** BEGIN **

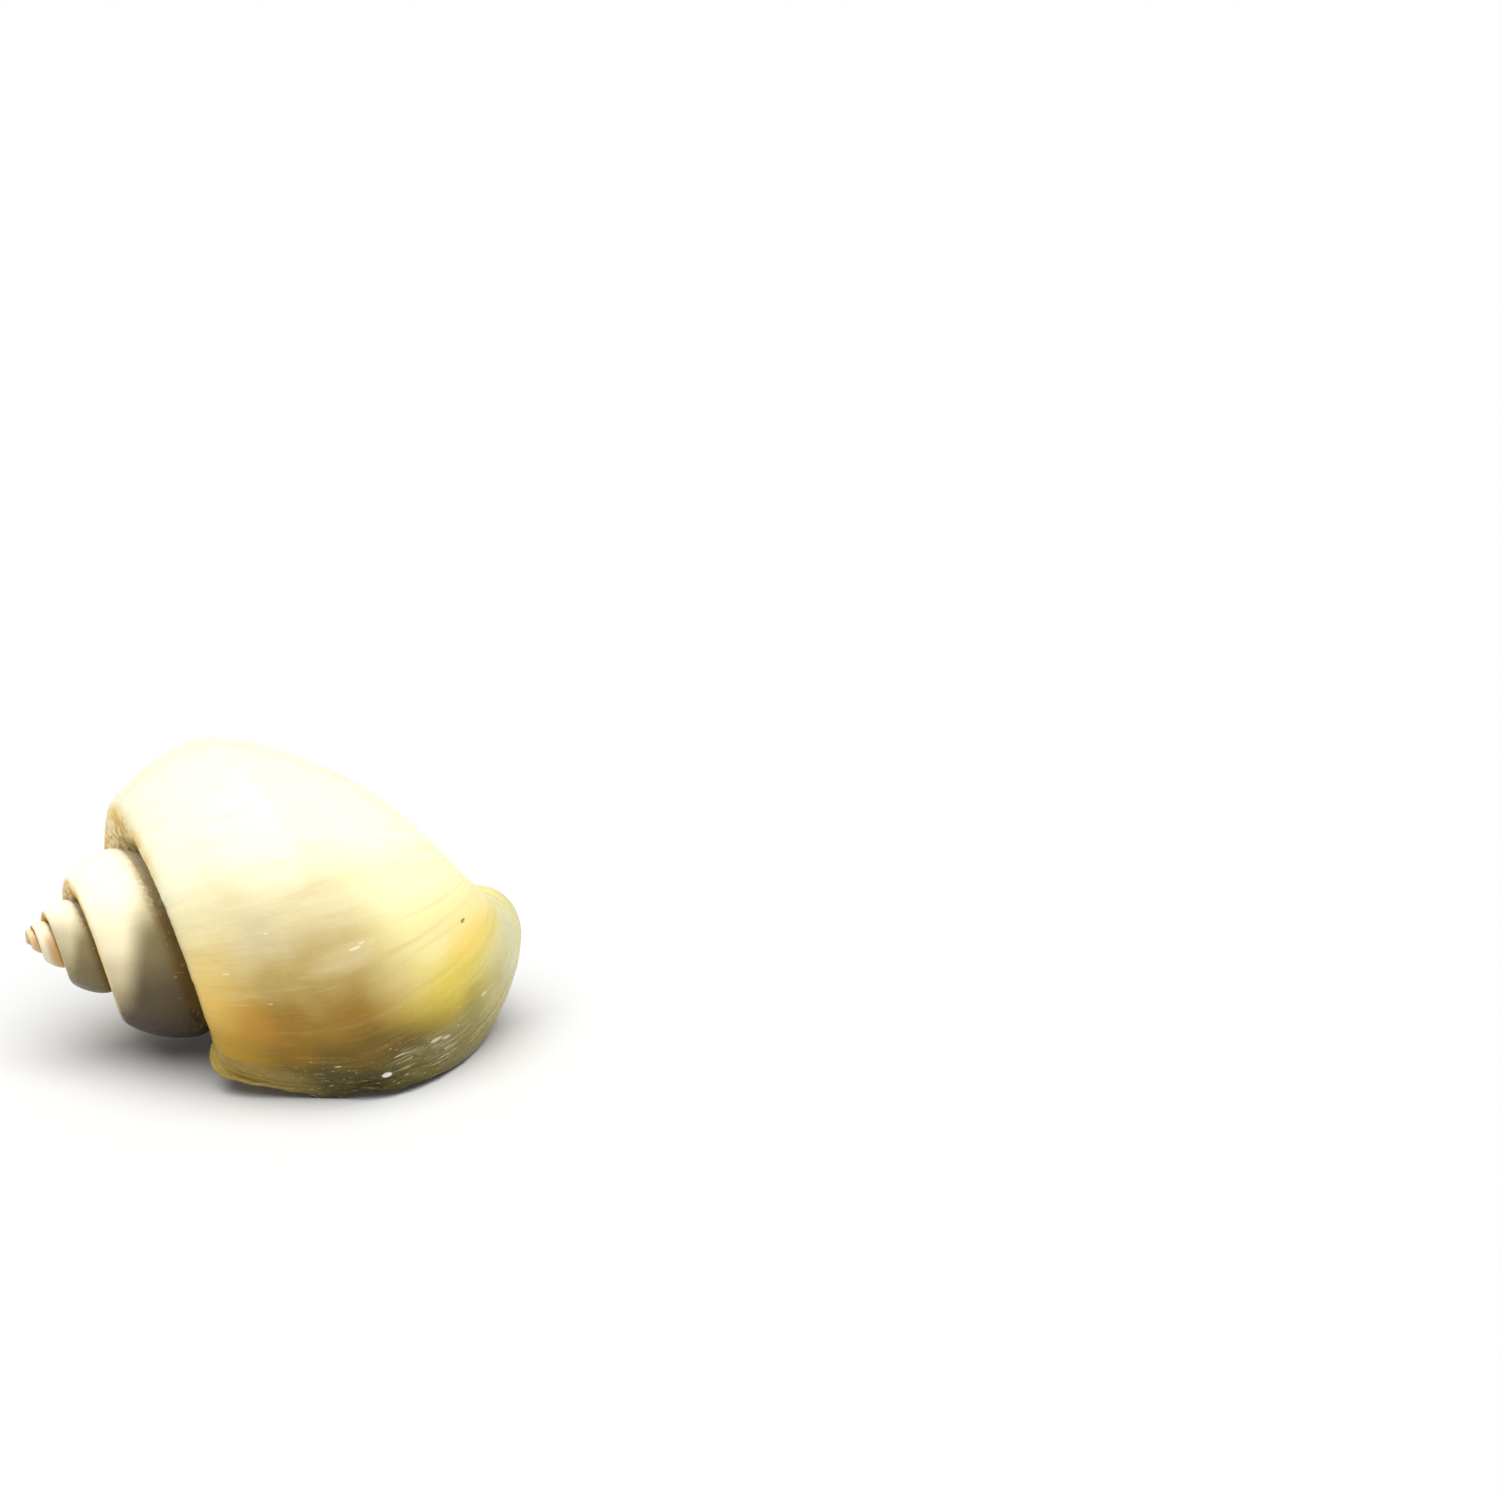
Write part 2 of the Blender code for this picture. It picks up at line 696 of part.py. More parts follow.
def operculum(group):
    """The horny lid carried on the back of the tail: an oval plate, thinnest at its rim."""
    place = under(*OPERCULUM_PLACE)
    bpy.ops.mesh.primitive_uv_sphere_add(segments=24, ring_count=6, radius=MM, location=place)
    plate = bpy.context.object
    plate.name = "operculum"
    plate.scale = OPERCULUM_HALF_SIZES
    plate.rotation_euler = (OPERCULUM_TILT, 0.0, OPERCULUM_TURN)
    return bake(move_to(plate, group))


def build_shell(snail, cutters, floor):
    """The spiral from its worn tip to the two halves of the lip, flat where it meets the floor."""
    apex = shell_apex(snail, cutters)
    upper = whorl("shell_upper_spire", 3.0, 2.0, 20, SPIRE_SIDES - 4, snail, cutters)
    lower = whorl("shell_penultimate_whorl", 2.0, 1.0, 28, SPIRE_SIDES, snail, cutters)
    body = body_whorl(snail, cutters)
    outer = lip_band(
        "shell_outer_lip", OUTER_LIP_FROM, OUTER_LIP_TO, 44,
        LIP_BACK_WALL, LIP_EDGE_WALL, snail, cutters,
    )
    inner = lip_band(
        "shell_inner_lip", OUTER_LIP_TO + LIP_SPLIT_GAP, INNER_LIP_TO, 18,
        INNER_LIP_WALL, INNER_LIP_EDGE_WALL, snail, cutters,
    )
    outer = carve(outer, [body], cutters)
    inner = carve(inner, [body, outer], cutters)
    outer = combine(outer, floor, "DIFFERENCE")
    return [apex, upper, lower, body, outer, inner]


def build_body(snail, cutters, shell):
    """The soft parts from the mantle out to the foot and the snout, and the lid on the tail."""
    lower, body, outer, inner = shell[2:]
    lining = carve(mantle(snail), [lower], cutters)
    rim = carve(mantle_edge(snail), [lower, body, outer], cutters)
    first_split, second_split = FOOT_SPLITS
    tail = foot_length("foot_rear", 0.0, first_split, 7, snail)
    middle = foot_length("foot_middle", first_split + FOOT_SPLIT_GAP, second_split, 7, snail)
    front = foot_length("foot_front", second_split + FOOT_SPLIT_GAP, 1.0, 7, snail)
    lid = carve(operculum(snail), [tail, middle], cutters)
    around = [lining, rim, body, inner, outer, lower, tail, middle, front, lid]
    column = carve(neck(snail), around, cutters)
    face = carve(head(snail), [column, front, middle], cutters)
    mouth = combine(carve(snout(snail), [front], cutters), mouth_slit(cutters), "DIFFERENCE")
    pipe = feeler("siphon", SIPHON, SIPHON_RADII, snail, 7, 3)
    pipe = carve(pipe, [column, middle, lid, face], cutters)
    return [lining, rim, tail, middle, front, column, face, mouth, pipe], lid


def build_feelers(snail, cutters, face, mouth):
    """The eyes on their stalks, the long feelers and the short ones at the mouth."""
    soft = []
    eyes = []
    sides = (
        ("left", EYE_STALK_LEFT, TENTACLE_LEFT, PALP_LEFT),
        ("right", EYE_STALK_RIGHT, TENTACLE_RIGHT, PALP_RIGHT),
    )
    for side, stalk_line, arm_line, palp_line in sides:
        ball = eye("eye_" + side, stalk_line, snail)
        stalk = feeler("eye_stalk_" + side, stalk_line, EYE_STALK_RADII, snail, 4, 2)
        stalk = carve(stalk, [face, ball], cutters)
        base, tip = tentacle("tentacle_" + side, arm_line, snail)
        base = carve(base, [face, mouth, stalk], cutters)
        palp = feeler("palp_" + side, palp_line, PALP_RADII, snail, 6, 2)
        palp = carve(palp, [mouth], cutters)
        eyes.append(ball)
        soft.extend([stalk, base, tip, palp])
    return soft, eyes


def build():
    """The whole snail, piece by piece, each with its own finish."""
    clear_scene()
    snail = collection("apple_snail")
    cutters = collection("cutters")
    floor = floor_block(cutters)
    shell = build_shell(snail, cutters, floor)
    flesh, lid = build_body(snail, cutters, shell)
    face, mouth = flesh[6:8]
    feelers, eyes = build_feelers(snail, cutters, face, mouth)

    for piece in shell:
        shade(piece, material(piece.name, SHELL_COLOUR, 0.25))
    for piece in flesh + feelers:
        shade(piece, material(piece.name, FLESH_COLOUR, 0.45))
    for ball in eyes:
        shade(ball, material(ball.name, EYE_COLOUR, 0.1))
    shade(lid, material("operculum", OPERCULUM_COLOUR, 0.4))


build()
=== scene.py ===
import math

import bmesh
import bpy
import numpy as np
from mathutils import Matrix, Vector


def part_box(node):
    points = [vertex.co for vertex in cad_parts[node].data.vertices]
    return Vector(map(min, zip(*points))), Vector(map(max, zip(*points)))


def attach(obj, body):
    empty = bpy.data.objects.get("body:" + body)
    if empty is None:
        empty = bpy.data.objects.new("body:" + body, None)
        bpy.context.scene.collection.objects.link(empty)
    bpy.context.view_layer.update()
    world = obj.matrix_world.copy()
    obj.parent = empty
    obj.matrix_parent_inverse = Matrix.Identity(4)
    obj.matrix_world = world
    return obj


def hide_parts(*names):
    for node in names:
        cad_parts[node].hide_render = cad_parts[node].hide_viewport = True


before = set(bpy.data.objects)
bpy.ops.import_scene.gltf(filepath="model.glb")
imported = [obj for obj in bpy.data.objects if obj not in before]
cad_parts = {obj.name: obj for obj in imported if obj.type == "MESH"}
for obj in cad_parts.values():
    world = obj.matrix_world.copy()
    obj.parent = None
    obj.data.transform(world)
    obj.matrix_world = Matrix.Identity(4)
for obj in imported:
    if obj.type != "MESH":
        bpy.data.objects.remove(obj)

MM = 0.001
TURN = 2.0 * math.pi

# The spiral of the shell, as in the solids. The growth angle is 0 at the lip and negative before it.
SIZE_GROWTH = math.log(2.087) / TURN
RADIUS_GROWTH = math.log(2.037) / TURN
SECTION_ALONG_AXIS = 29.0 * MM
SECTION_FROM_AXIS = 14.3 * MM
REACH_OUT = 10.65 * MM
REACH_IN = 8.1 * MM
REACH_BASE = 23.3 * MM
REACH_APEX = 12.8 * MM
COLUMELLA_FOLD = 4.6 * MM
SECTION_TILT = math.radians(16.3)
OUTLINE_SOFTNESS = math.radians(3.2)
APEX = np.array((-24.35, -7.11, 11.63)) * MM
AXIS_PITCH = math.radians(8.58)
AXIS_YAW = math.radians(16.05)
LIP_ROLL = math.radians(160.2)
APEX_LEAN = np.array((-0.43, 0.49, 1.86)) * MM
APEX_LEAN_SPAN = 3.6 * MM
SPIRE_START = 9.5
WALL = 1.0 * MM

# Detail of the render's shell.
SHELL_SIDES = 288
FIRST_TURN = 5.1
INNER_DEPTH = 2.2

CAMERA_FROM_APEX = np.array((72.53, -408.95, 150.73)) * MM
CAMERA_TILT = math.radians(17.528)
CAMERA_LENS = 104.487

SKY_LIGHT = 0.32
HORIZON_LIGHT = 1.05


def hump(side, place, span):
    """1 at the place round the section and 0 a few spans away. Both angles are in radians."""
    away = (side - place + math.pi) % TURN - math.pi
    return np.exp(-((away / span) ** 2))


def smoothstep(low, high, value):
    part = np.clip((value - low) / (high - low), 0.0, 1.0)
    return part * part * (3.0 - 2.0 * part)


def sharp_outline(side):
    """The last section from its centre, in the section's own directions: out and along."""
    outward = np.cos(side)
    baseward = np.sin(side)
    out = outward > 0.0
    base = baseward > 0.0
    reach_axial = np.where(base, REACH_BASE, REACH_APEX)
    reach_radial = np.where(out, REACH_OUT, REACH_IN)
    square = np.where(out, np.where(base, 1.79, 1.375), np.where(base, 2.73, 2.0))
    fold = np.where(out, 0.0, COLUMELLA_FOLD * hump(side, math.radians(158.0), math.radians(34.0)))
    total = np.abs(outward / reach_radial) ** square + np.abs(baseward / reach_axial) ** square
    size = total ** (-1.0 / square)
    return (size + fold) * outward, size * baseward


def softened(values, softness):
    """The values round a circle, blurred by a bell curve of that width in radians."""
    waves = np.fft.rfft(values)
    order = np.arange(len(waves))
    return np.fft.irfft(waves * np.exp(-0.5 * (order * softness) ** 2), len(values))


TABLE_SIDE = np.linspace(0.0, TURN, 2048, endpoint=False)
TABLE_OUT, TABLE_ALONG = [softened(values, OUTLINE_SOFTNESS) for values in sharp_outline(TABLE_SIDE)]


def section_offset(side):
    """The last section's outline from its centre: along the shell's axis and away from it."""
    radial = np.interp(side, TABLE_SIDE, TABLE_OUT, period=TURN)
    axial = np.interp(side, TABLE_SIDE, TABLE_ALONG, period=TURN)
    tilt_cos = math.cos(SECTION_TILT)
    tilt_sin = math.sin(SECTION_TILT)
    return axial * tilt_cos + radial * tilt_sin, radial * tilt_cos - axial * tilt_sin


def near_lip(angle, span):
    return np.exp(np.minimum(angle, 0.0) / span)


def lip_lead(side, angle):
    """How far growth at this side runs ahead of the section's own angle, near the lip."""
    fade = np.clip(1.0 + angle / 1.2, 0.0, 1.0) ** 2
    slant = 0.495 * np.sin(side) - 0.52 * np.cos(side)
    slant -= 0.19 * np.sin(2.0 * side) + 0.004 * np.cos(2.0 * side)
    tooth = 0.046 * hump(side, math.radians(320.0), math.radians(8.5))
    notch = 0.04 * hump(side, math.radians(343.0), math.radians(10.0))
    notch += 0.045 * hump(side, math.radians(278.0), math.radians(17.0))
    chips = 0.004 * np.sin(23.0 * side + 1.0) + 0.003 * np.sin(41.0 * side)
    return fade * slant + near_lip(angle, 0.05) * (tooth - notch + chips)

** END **

» EXERCISE GOAL
Proceeding from the line containing "for piece in flesh" through the line containing "if empty is", transcribe the lines above exactly, both end lines included.

» EXPECTED OUTPUT
    for piece in flesh + feelers:
        shade(piece, material(piece.name, FLESH_COLOUR, 0.45))
    for ball in eyes:
        shade(ball, material(ball.name, EYE_COLOUR, 0.1))
    shade(lid, material("operculum", OPERCULUM_COLOUR, 0.4))


build()
=== scene.py ===
import math

import bmesh
import bpy
import numpy as np
from mathutils import Matrix, Vector


def part_box(node):
    points = [vertex.co for vertex in cad_parts[node].data.vertices]
    return Vector(map(min, zip(*points))), Vector(map(max, zip(*points)))


def attach(obj, body):
    empty = bpy.data.objects.get("body:" + body)
    if empty is None:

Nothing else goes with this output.